• _PROBLEM REQUIREMENTS_:
Write out, word for word, the first line of the data below and every line after it through the one containing "return mesh".

• _DATA SECTION_:
START

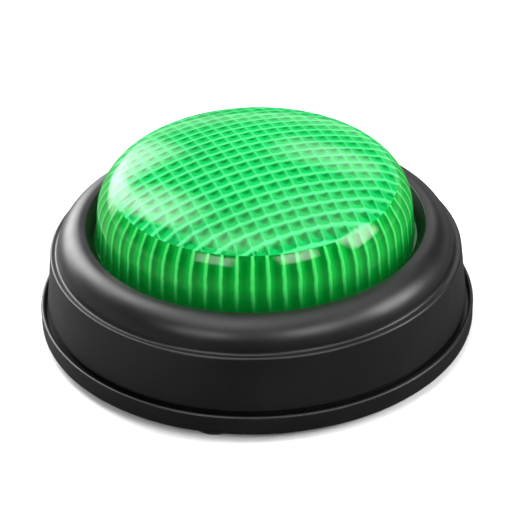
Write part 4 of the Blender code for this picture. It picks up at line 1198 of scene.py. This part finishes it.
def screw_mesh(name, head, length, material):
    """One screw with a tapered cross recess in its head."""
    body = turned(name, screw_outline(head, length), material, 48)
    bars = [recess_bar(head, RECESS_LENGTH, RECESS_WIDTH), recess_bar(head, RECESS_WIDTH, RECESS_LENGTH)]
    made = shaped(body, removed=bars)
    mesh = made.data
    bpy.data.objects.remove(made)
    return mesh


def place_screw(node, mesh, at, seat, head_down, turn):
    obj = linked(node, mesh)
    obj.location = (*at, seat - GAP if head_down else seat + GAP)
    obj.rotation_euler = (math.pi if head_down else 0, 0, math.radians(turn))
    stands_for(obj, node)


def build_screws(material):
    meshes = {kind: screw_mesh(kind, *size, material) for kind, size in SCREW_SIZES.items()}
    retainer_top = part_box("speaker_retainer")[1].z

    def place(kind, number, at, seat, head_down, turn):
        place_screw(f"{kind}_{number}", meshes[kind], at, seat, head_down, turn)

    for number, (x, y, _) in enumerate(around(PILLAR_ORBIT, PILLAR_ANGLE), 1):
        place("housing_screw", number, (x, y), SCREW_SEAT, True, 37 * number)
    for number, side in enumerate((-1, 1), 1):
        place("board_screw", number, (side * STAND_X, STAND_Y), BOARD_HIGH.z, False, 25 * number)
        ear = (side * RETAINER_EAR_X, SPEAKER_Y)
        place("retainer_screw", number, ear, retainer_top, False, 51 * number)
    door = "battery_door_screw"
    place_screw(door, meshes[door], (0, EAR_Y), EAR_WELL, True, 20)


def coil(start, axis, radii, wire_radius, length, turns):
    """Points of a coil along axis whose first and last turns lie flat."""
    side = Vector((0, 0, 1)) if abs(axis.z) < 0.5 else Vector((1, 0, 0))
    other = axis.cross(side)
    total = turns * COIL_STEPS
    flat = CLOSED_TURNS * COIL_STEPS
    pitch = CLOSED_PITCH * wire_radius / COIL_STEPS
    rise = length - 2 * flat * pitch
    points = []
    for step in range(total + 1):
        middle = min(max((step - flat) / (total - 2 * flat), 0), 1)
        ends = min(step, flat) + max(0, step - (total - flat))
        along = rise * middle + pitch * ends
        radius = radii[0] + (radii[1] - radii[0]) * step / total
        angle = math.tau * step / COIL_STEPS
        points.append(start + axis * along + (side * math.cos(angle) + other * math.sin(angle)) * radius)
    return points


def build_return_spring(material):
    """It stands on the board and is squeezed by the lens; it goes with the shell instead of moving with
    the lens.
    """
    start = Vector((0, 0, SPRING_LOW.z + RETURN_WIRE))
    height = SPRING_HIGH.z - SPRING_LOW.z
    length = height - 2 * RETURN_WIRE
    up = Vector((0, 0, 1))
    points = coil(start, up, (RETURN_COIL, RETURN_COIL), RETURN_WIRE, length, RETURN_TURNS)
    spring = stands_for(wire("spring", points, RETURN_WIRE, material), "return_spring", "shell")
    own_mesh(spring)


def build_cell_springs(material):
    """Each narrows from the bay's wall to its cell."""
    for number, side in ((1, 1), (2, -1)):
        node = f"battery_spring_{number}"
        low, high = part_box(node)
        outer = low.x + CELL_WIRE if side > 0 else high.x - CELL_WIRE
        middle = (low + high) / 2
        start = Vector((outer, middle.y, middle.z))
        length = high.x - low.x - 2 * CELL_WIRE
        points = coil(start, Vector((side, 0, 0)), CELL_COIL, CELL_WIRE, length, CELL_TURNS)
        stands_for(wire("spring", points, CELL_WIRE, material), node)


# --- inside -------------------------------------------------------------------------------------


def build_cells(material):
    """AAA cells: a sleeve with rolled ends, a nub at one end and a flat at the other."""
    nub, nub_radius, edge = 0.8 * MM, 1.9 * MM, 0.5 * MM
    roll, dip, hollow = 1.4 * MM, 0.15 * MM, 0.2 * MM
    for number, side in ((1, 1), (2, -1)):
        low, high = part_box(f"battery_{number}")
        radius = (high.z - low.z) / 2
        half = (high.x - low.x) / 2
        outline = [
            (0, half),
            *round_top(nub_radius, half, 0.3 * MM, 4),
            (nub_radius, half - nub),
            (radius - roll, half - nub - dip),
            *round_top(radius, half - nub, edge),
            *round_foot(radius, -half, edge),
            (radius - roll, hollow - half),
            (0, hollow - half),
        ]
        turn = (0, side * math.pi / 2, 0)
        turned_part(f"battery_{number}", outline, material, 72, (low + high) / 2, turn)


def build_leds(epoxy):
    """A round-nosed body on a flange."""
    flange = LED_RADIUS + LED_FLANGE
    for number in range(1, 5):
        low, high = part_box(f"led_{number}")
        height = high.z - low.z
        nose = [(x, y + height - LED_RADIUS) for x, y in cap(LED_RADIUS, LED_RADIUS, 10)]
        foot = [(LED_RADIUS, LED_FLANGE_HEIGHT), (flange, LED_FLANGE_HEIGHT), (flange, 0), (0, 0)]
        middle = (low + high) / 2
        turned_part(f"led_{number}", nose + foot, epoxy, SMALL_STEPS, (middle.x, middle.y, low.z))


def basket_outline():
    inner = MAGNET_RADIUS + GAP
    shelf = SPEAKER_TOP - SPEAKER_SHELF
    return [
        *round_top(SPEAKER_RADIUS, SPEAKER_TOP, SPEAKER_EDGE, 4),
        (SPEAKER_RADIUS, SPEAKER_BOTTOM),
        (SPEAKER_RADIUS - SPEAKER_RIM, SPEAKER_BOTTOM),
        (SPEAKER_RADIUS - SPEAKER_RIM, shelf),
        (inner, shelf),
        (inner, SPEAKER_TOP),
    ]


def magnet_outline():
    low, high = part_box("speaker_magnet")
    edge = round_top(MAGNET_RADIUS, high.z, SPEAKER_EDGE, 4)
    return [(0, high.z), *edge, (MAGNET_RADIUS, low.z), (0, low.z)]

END

• _TASK SOLUTION_:
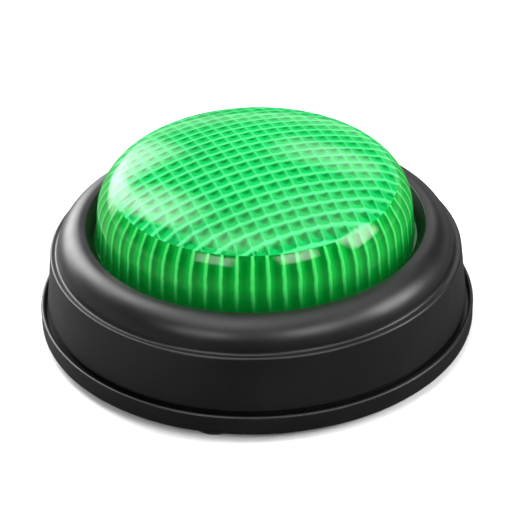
Write part 4 of the Blender code for this picture. It picks up at line 1198 of scene.py. This part finishes it.
def screw_mesh(name, head, length, material):
    """One screw with a tapered cross recess in its head."""
    body = turned(name, screw_outline(head, length), material, 48)
    bars = [recess_bar(head, RECESS_LENGTH, RECESS_WIDTH), recess_bar(head, RECESS_WIDTH, RECESS_LENGTH)]
    made = shaped(body, removed=bars)
    mesh = made.data
    bpy.data.objects.remove(made)
    return mesh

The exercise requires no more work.